A veces uno
viaja para huir de sí mismo. Y cree que lo consigue. Porque la maldita cabeza
también tiene puertas de salida y conviene cambiarle los aires para encontrar
una por la que escapar. Y convertirse en una versión diferente (aunque sea tan
chapucera como un tinto de verano) de lo que ahora llaman zona de confort por
más que uno sepa que es su infierno; y sólo más allá de ese infierno, tan
personal como lo sabe ser un exilio, pueda haber un territorio en el que uno no
tema encontrar dragones. Y es que tal vez sólo se deserte para demostrarse que se
va a ser capaz de volver.
Y uno se echa a la carretera, y
aprieta el acelerador con la suficiente furia para alcanzar las más posibles
revoluciones en una máquina del tiempo y llegar tan adelante que todo parezca
que ha quedado atrás, muy atrás. Porque olvidar nunca se olvida, pero se busca
ese momento en el que los recuerdos no habían empezado a acordonar esa zona
donde vive la memoria y todavía no se veía el mármol tallado: «Aquí yace tu
pasado y el hueco que espera es para ti».
Pero uno no debería viajar para conquistar
distancias ni edades. Todo es más sencillo porque hay un pequeño descubrimiento
en lo desconocido, o mejor en los que te desconocen. Ante ellos eres un tipo
con la libreta de la vida en blanco, a ninguno le importa si tuviste pasado o
tendrás futuro. Y te encuentras charlando en una terraza con la mirada
distraída entre un cielo entusiasmado por el azul y un suelo lleno de
chancletas y pies con las uñas de colorines. Y sabes que te has ido para
conseguir ese presente, tan breve como falso, en el que a la conversación nada
más que le interesa un recorrido de cercanías.
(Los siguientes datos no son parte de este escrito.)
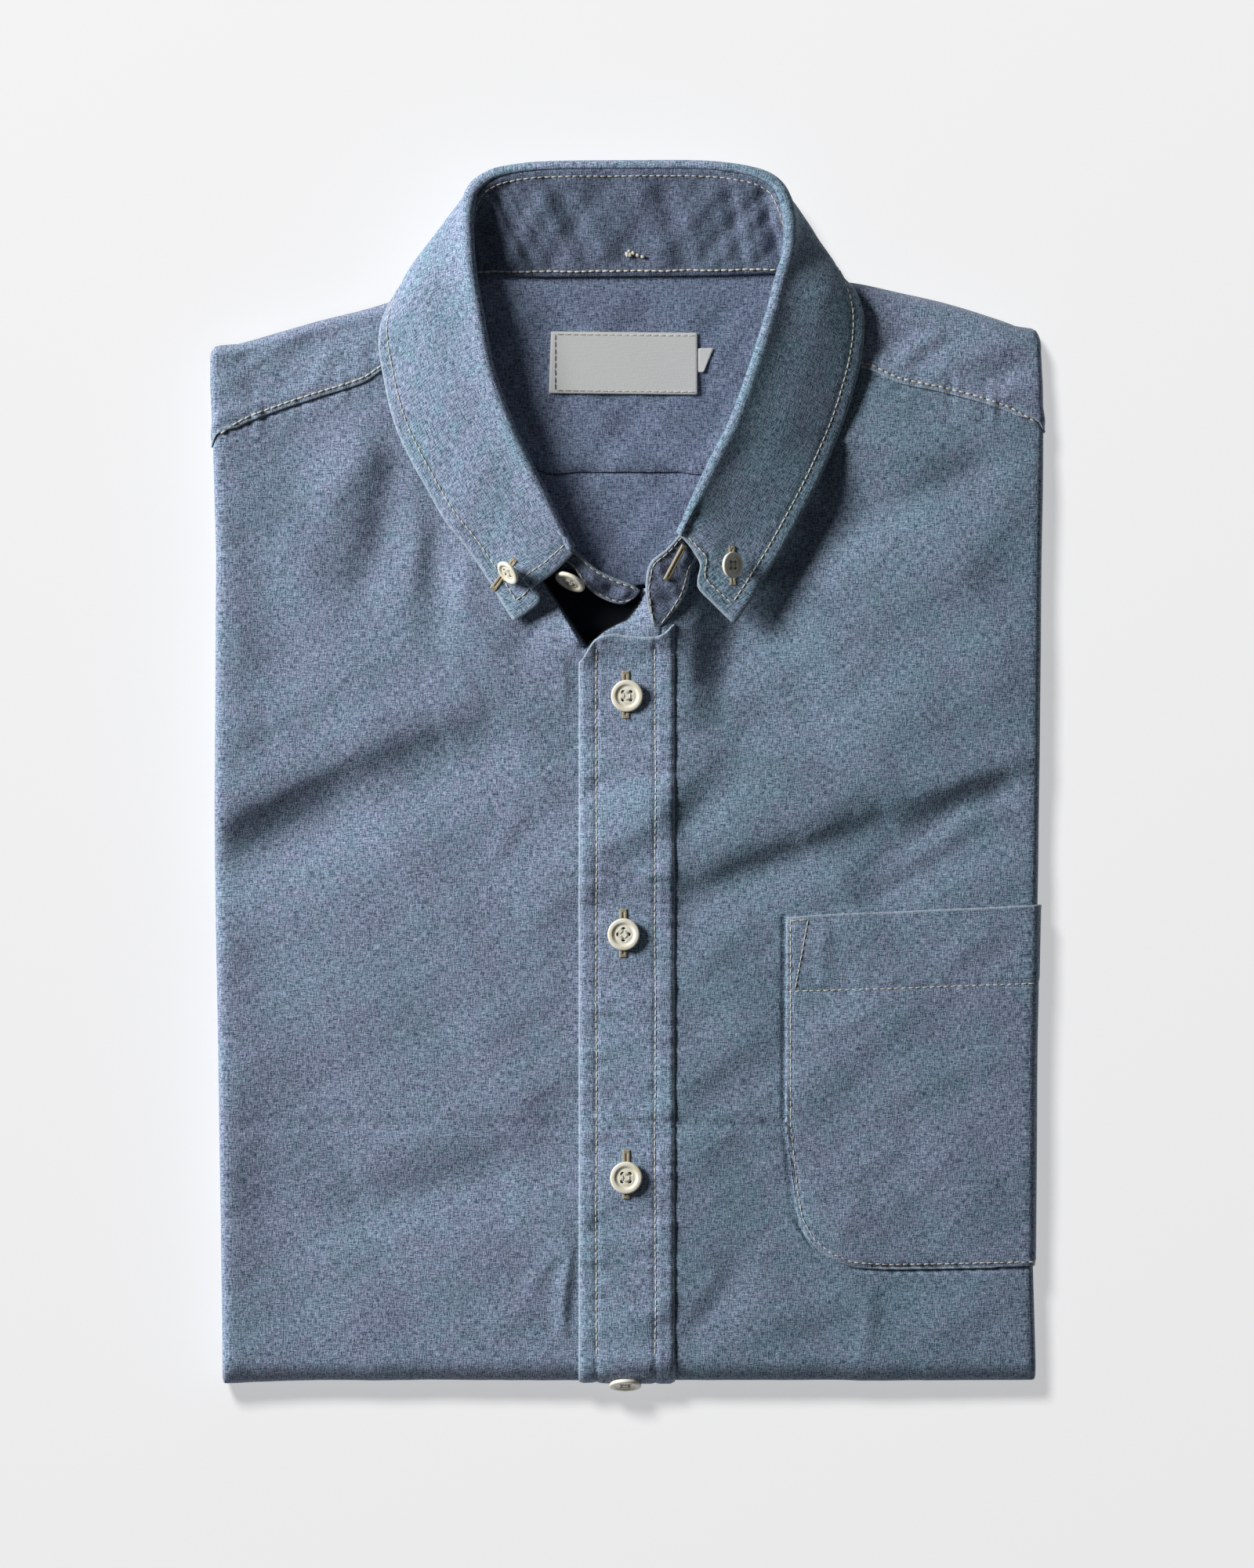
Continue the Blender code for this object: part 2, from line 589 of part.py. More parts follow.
def flat_patch(box, height, tilt):
    """A small patch on the inner yoke; it rises by tilt from left to right."""
    left, right, foot, top = box
    xs = np.linspace(left, right, 3)
    ys = np.linspace(foot, top, 3)
    rise = tilt * (xs - left) / (right - left)
    return np.array([[(x, y, height + up) for x, up in zip(xs, rise)] for y in ys])


def build():
    clear_scene()
    shirt = bpy.data.collections.new("folded_shirt")
    cutters = bpy.data.collections.new("cutters")
    for collection in (shirt, cutters):
        bpy.context.scene.collection.children.link(collection)

    rows, columns = line_rows(), all_columns()
    flat = [index for index, row in enumerate(rows) if row[0] == "flat"]
    at = {place: flat[line_places().index(place)] for place in (1, 2, 3, 4, 5, 6)}
    column_at = {column[2]: index for index, column in enumerate(columns) if not column[0]}
    skin = body_points(rows, columns)
    raised = body_points(rows, columns, ON_TOP)
    lap = column_at[12.3]
    seam = GAP / 2 + 0.05

    folded_core(shirt)
    front_right = skin[: at[4] + 1, : lap + 1]
    cloth_sheet("front_right", trimmed(front_right, top=seam, right=seam), shirt)
    front_left = skin[: at[4] + 1, lap:]
    cloth_sheet("front_left", trimmed(front_left, top=seam, left=seam), shirt)
    placket = raised[: at[3] + 1, column_at[-17.0] : column_at[17.0] + 1]
    cloth_sheet("placket", placket, shirt)
    pocket = raised[at[1] : at[2] + 1, column_at[57.5] :]
    cloth_sheet("pocket", pocket, shirt)
    yoke_right = skin[at[4] :, : column_at[-81.0] + 1]
    cloth_sheet("yoke_shoulder_right", trimmed(yoke_right, foot=seam), shirt)
    yoke_left = skin[at[4] :, column_at[81.0] :]
    cloth_sheet("yoke_shoulder_left", trimmed(yoke_left, foot=seam), shirt)
    yoke_inner = skin[at[5] : at[6] + 1, column_at[-68.0] : column_at[69.0] + 1]
    cloth_sheet("yoke_inner", trimmed(yoke_inner, foot=seam), shirt, colour=CHAMBRAY_INSIDE)
    back = skin[at[4] + 1 : at[5] + 1, column_at[-42.5] : column_at[44.0] + 1]
    cloth_sheet("back_inside", trimmed(back, top=seam), shirt, colour=CHAMBRAY_INSIDE)
    cloth_sheet("collar_stand", stand_points(), shirt, COLLAR_CLOTH, 0.0)
    cloth_sheet("collar_leaf", leaf_points(), shirt, COLLAR_CLOTH, 0.0)
    on_yoke = NECK_FLOOR + ON_TOP
    cloth_sheet("label", flat_patch(LABEL, on_yoke, 0.0), shirt, colour=OFF_WHITE)
    cloth_sheet("size_tab", flat_patch(SIZE_TAB, on_yoke, 1.2), shirt, colour=OFF_WHITE)
    shape = button_mesh(cutters)
    for row in BUTTONS:
        add_button(shape, shirt, *row)


build()
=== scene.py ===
"""Chambray button-down shirt, folded face up: cloth shells, stitching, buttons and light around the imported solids.

Sizes are in millimetres inside this file and are turned to metres where a mesh is made. +Z is up out of the shirt's
face, +Y is towards the collar and +X is towards the pocket. The body of the folded shirt is one skin over two
parameters, x across and place along, and every panel is a part of it, moved out by its layer."""

import json
import math

import bpy
import numpy as np
from mathutils import Matrix

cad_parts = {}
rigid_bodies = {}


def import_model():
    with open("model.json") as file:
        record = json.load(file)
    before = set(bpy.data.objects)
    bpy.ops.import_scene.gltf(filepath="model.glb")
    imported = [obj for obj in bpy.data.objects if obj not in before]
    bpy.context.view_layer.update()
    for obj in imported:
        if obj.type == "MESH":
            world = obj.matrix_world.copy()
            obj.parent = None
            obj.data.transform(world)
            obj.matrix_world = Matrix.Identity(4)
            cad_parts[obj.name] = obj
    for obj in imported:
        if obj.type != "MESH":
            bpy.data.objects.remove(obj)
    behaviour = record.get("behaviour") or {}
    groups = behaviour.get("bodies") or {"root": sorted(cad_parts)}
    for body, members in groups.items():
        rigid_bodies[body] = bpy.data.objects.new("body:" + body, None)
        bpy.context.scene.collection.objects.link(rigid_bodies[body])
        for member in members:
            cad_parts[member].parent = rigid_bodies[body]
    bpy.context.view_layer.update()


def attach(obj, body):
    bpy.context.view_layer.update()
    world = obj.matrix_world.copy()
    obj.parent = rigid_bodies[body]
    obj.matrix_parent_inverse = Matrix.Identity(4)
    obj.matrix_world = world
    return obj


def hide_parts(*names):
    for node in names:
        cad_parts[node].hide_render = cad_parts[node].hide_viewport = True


bl_info = {
    "name": "Folded chambray shirt",
    "version": (1, 0, 0),
    "blender": (4, 5, 0),
    "location": "3D View > Sidebar > Shirt",
    "description": "Builds a folded button-down shirt in chambray, piece by piece",
    "category": "Add Mesh",
}

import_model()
MM = 0.001

# The folded bundle, as in the solids.
BOTTOM_Y = -215.6
SIDE_ROUND = 0.26
SHOULDER_ROUND = 4.0
LOBE_SPLIT = 0.45
SIDE_FALL = 2.0
NECK_FLOOR = 9.5
NECK_FLOOR_BACK = 11.5
ON_TOP = 1.3
ROLL_RADIUS = 2.0
HOLLOW = 12.6  # depth of the hollow over the placket's top
IN_HOLLOW = -0.01  # a hollow deeper than this counts as one
NECK_RISE = 2.8  # of the fronts at the placket's top
LEFT_LIFT = 2.7  # of the left margin's curl
SIDE_X = 149.0
FLAT_X = 139.0  # past this the columns begin to go round the side folds
WRAP_X = 141.0
PROBE_X = 145.0  # where the height is read that gives a side fold its radius
HALF_HEIGHT = 8.3  # half the bundle's height at the bottom fold
WRAP_COLUMNS = 13
PAST_SIDE = 200.0  # a panel that ends here goes on round the side fold
FAR = 20.0  # distance from a sewn edge at which nothing is rubbed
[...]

Y te va bien, porque allá, a lo lejos,
sólo acechan tus abismos. Y entonces percibes que el problema es de los
horizontes, que ya no son recuperables. Que la lucha por seguir siendo el que
durante la otra vida se quiso ser, la que ya pasó, está perdida. Y de nada
sirve plantearse correr y perseguir al viento para recoger cenizas porque los más
sinceros caminos no se hicieron mirando hacia atrás.
Y frente a esa cobardía con la que
uno decide huir de sí mismo es cuando se cuestiona en quién se ha convertido. Y
que algún día habrá que volver pero ya no se sabe a dónde ni cómo. Y tampoco
conviene porque ha llegado el momento de salir por la puerta trasera de los
sueños. Sin despedidas, que lo que se busca es el olvido; y si alguien pregunta
poder negar que se estuvo. Sin tristeza, porque las lágrimas del abandono mojan
igual que las del entusiasmo. Y retomar un paisaje nuevo, o mejor tal vez
vacío, donde tapar los agujeros del alma, si se puede. Partir sin maleta,
porque el peso del pasado se lleva en la memoria y ya es bastante, y no ir en
su búsqueda para que sea el destino quien te encuentre, aunque no te reconozca
y sean necesarias nuevas presentaciones.
Pero este nuevo viaje es distinto, como
una determinante marea que se retira para dejar cada vez más lejos la costa. Sólo
un hombre y su perro, lo que ha quedado tras la catástrofe, dos solitarios que
se miran con esperanza y espíritu inquieto. Y quién sabe, de momento ambos
hemos decidido caminar sin tinta ni papel y sólo sentir. Tal vez al tomar algún
nuevo cruce de esos inesperados que a veces se presentan encontremos la sonrisa,
pero esa será otra vida, y quizás esa sí, quizás esa ya merezca la pena escribirla.